Carpes que vous vivez longtemps

Est-ce que la mort vous oublie

Poissons de la mélancolie !

Disait Apollinaire.

Ah ! ces carpes, comme on voudrait les farcir à la juive !

Au bar près du château, il n’y avait point de crème Chantilly.

Avec ma grand-mère, j’ai eu l’occasion de visiter le Panthéon, ce monument où reposent des hommes illustres comme Voltaire, Victor Hugo ou autres.

L’oncle Henri m’avait parlé du musée de l’Homme et manifestant le désir de visiter ce musée, Mireille me proposa une visite guidée avec Paul Monié, une personne connaissant bien l’Afrique. Paul m’avait été présenté comme étant un ami de Lucien et Mireille et bien plus tard, j’ai compris que Paul était l’amant de Mireille. Paul me fit une visite très instructive et me dit que ce musée était fait pour étudier comment vivent les hommes dans les différents continents. Il me dit que si on devait étudier notre peuple, il y aurait en vitrine une chaise comme nous en avons chez nous, les vêtements que nous pourrions portés et les ustensiles qui sont dans nos cuisines. Il me présenta les salles consacrées à l’Afrique. Nous sommes passées devant la statue d’une dame aux grosses fesses : c’était la Vénus Hottentote. Les théories anthropologiques tournant autour de cette dame callipyge ne semblaient pas intéresser notre guide qui s’évertua plutôt à me commenter les masques africains. J’ai été étonné d’apprendre que ces masques étaient utilisés pour des cérémonies qui n’étaient pas forcément des réjouissances et que certaines tribus dansent avec ces masques pour des mariages, mais aussi des obsèques. Je pensais que, né en Algérie, j’appartenais au continent africain, mais que ce monde des Africains des colonies nous paraissait lointain car le Sahara est bien plus difficile à traverser que la Méditerranée.

Après l’Afrique avec Paul, Mireille essaya de me mener en Asie en me faisant visiter le musée où elle travaillait le Musée Guimet. Elle me montra quelques sculptures khmères. Elle avait particulièrement étudié les sculptures qu’elle me montrait, pour sa thèse sur le Médaillon Lotiforme dans la sculpture indienne, qu ‘elle venait de soutenir.
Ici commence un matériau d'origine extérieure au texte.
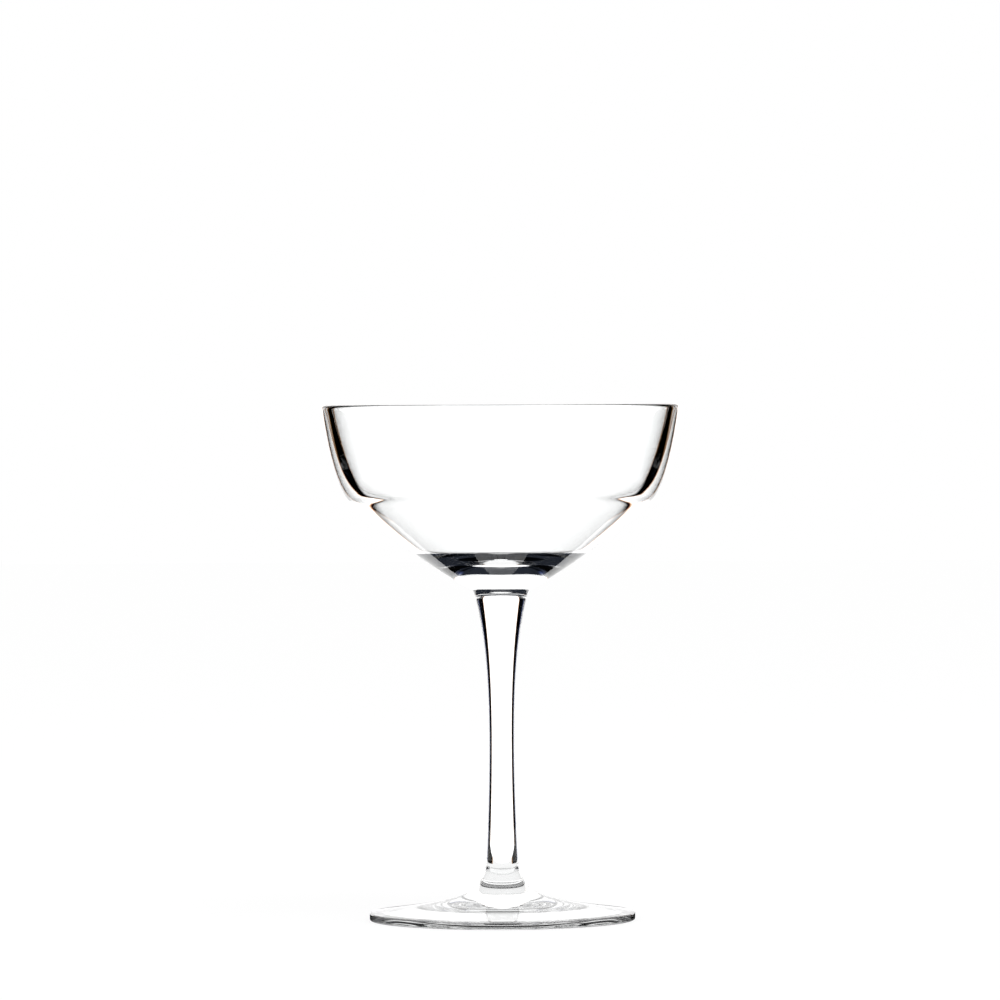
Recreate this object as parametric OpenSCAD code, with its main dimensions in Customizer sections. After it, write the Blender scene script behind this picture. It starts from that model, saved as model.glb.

Le mardi, jour de fermeture des musées, Mireille m’invita au cinéma pour voir « Une reine est couronnée » film documentaire sur le couronnement de la reine Élisabeth II.  Il était étrange de voir le couronnement d’une Reine qui se faisait en 1952 de la même façon qu’il se serait fait au Moyen-âge, seul le cinéma qui filmait l’événement était nouveau. Cet intérêt des Français pour la Reine d’Angleterre traduisait peut-être une certaine nostalgie de nos monarchies de jadis. Nous remarquions qu’en Angleterre une Reine n’est pas forcément l’épouse du Roi. L’épouse du Roi devrait être dans ce cas une Princesse Consort. Je pensais à la chanson d’enfants que nous chantions en Algérie :

C’est la Reine d’Angleterre

Terre terre

Qui s’est fichue par terre

Terre terre terre

Avec Abdel Kader

Der der der

Sur une toile d’emballage

 

 

                                                         Jean-Pierre Bénisti.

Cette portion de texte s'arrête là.